* **WORK INSTRUCTIONS**
Copy out all of the material exactly.

* **DATA EXTRACT**
(begin)
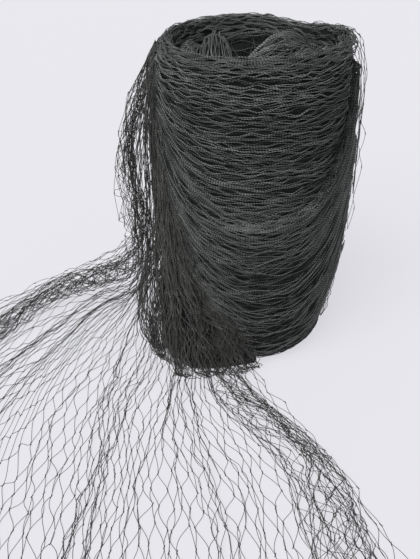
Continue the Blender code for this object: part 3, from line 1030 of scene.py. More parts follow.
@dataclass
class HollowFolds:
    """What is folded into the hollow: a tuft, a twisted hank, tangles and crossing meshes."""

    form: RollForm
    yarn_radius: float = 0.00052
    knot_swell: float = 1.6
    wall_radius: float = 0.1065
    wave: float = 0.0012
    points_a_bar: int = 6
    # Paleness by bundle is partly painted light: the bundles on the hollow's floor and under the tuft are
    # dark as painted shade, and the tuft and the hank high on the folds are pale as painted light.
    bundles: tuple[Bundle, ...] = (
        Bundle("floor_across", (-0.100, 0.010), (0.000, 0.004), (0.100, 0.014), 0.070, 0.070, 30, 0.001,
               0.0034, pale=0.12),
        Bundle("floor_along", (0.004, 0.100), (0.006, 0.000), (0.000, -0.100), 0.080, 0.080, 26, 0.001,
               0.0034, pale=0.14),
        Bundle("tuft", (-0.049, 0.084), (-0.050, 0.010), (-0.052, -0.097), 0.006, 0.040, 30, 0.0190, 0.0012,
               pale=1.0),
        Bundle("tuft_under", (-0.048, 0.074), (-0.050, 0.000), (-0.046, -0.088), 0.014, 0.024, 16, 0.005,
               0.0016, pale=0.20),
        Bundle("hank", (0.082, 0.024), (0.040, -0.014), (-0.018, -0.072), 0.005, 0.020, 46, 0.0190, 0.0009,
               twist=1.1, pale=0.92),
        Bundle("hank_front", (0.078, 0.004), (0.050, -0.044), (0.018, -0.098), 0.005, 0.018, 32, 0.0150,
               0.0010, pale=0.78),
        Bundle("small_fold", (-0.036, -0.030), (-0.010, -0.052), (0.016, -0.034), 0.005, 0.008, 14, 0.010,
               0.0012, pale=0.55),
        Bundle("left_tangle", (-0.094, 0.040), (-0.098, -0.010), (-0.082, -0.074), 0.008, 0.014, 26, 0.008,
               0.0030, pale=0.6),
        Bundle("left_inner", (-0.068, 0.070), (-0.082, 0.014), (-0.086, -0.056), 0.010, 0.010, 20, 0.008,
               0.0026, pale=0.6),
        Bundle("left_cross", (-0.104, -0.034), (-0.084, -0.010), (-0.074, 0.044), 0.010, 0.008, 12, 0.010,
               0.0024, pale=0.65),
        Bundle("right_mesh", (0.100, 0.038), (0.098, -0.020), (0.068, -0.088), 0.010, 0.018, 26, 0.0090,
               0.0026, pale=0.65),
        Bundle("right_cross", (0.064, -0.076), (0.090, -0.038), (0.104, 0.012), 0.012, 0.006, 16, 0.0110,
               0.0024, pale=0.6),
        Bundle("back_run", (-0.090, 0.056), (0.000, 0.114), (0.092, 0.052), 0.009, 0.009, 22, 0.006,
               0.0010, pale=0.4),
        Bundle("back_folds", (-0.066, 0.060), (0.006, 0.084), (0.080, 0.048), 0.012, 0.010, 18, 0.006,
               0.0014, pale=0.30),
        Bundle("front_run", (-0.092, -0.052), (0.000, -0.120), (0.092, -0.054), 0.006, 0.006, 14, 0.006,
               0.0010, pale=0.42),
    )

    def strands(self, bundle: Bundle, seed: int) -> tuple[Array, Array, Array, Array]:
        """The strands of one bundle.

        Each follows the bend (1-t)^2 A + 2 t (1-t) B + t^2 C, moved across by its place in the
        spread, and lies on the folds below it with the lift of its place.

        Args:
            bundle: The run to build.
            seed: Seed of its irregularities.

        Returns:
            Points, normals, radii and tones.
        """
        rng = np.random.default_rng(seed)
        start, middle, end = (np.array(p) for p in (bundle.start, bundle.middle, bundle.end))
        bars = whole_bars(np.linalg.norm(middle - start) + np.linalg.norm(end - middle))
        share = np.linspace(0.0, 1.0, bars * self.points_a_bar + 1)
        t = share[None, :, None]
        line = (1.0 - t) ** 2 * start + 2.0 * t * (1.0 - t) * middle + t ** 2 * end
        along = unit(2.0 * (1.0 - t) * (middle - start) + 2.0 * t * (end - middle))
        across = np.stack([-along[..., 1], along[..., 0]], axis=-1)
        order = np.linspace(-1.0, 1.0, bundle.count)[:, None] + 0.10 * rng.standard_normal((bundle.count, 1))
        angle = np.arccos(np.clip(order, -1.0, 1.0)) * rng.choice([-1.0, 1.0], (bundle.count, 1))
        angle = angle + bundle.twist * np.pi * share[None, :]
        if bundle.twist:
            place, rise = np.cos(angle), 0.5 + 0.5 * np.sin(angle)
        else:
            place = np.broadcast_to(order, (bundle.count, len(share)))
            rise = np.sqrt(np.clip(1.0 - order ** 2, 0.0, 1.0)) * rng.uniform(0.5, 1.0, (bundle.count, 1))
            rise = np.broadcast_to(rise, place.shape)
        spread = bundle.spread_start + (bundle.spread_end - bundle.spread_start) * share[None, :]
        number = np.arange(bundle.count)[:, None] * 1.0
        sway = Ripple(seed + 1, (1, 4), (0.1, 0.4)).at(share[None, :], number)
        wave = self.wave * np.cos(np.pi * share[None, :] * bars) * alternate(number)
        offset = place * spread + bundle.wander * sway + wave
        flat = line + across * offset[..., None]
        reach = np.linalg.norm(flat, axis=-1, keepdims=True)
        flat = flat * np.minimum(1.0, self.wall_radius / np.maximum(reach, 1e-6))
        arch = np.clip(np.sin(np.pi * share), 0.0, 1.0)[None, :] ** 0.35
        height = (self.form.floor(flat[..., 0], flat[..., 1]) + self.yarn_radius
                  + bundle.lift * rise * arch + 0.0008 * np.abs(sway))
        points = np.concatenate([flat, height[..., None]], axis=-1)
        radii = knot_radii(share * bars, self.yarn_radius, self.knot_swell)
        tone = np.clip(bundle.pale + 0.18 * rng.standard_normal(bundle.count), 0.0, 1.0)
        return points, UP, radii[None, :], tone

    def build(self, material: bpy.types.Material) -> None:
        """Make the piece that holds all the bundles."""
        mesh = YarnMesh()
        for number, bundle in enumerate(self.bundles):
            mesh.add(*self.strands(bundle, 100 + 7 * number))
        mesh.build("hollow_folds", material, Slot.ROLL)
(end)
* **REPLY**
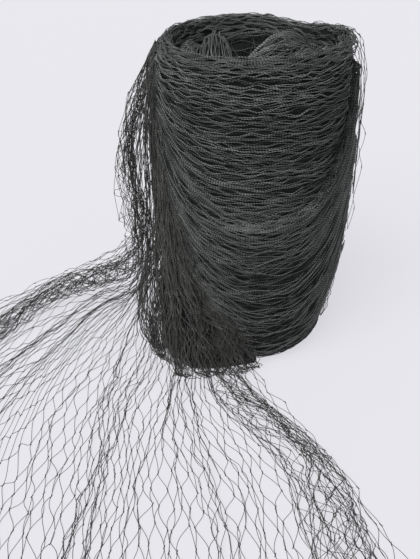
Continue the Blender code for this object: part 3, from line 1030 of scene.py. More parts follow.
@dataclass
class HollowFolds:
    """What is folded into the hollow: a tuft, a twisted hank, tangles and crossing meshes."""

    form: RollForm
    yarn_radius: float = 0.00052
    knot_swell: float = 1.6
    wall_radius: float = 0.1065
    wave: float = 0.0012
    points_a_bar: int = 6
    # Paleness by bundle is partly painted light: the bundles on the hollow's floor and under the tuft are
    # dark as painted shade, and the tuft and the hank high on the folds are pale as painted light.
    bundles: tuple[Bundle, ...] = (
        Bundle("floor_across", (-0.100, 0.010), (0.000, 0.004), (0.100, 0.014), 0.070, 0.070, 30, 0.001,
               0.0034, pale=0.12),
        Bundle("floor_along", (0.004, 0.100), (0.006, 0.000), (0.000, -0.100), 0.080, 0.080, 26, 0.001,
               0.0034, pale=0.14),
        Bundle("tuft", (-0.049, 0.084), (-0.050, 0.010), (-0.052, -0.097), 0.006, 0.040, 30, 0.0190, 0.0012,
               pale=1.0),
        Bundle("tuft_under", (-0.048, 0.074), (-0.050, 0.000), (-0.046, -0.088), 0.014, 0.024, 16, 0.005,
               0.0016, pale=0.20),
        Bundle("hank", (0.082, 0.024), (0.040, -0.014), (-0.018, -0.072), 0.005, 0.020, 46, 0.0190, 0.0009,
               twist=1.1, pale=0.92),
        Bundle("hank_front", (0.078, 0.004), (0.050, -0.044), (0.018, -0.098), 0.005, 0.018, 32, 0.0150,
               0.0010, pale=0.78),
        Bundle("small_fold", (-0.036, -0.030), (-0.010, -0.052), (0.016, -0.034), 0.005, 0.008, 14, 0.010,
               0.0012, pale=0.55),
        Bundle("left_tangle", (-0.094, 0.040), (-0.098, -0.010), (-0.082, -0.074), 0.008, 0.014, 26, 0.008,
               0.0030, pale=0.6),
        Bundle("left_inner", (-0.068, 0.070), (-0.082, 0.014), (-0.086, -0.056), 0.010, 0.010, 20, 0.008,
               0.0026, pale=0.6),
        Bundle("left_cross", (-0.104, -0.034), (-0.084, -0.010), (-0.074, 0.044), 0.010, 0.008, 12, 0.010,
               0.0024, pale=0.65),
        Bundle("right_mesh", (0.100, 0.038), (0.098, -0.020), (0.068, -0.088), 0.010, 0.018, 26, 0.0090,
               0.0026, pale=0.65),
        Bundle("right_cross", (0.064, -0.076), (0.090, -0.038), (0.104, 0.012), 0.012, 0.006, 16, 0.0110,
               0.0024, pale=0.6),
        Bundle("back_run", (-0.090, 0.056), (0.000, 0.114), (0.092, 0.052), 0.009, 0.009, 22, 0.006,
               0.0010, pale=0.4),
        Bundle("back_folds", (-0.066, 0.060), (0.006, 0.084), (0.080, 0.048), 0.012, 0.010, 18, 0.006,
               0.0014, pale=0.30),
        Bundle("front_run", (-0.092, -0.052), (0.000, -0.120), (0.092, -0.054), 0.006, 0.006, 14, 0.006,
               0.0010, pale=0.42),
    )

    def strands(self, bundle: Bundle, seed: int) -> tuple[Array, Array, Array, Array]:
        """The strands of one bundle.

        Each follows the bend (1-t)^2 A + 2 t (1-t) B + t^2 C, moved across by its place in the
        spread, and lies on the folds below it with the lift of its place.

        Args:
            bundle: The run to build.
            seed: Seed of its irregularities.

        Returns:
            Points, normals, radii and tones.
        """
        rng = np.random.default_rng(seed)
        start, middle, end = (np.array(p) for p in (bundle.start, bundle.middle, bundle.end))
        bars = whole_bars(np.linalg.norm(middle - start) + np.linalg.norm(end - middle))
        share = np.linspace(0.0, 1.0, bars * self.points_a_bar + 1)
        t = share[None, :, None]
        line = (1.0 - t) ** 2 * start + 2.0 * t * (1.0 - t) * middle + t ** 2 * end
        along = unit(2.0 * (1.0 - t) * (middle - start) + 2.0 * t * (end - middle))
        across = np.stack([-along[..., 1], along[..., 0]], axis=-1)
        order = np.linspace(-1.0, 1.0, bundle.count)[:, None] + 0.10 * rng.standard_normal((bundle.count, 1))
        angle = np.arccos(np.clip(order, -1.0, 1.0)) * rng.choice([-1.0, 1.0], (bundle.count, 1))
        angle = angle + bundle.twist * np.pi * share[None, :]
        if bundle.twist:
            place, rise = np.cos(angle), 0.5 + 0.5 * np.sin(angle)
        else:
            place = np.broadcast_to(order, (bundle.count, len(share)))
            rise = np.sqrt(np.clip(1.0 - order ** 2, 0.0, 1.0)) * rng.uniform(0.5, 1.0, (bundle.count, 1))
            rise = np.broadcast_to(rise, place.shape)
        spread = bundle.spread_start + (bundle.spread_end - bundle.spread_start) * share[None, :]
        number = np.arange(bundle.count)[:, None] * 1.0
        sway = Ripple(seed + 1, (1, 4), (0.1, 0.4)).at(share[None, :], number)
        wave = self.wave * np.cos(np.pi * share[None, :] * bars) * alternate(number)
        offset = place * spread + bundle.wander * sway + wave
        flat = line + across * offset[..., None]
        reach = np.linalg.norm(flat, axis=-1, keepdims=True)
        flat = flat * np.minimum(1.0, self.wall_radius / np.maximum(reach, 1e-6))
        arch = np.clip(np.sin(np.pi * share), 0.0, 1.0)[None, :] ** 0.35
        height = (self.form.floor(flat[..., 0], flat[..., 1]) + self.yarn_radius
                  + bundle.lift * rise * arch + 0.0008 * np.abs(sway))
        points = np.concatenate([flat, height[..., None]], axis=-1)
        radii = knot_radii(share * bars, self.yarn_radius, self.knot_swell)
        tone = np.clip(bundle.pale + 0.18 * rng.standard_normal(bundle.count), 0.0, 1.0)
        return points, UP, radii[None, :], tone

    def build(self, material: bpy.types.Material) -> None:
        """Make the piece that holds all the bundles."""
        mesh = YarnMesh()
        for number, bundle in enumerate(self.bundles):
            mesh.add(*self.strands(bundle, 100 + 7 * number))
        mesh.build("hollow_folds", material, Slot.ROLL)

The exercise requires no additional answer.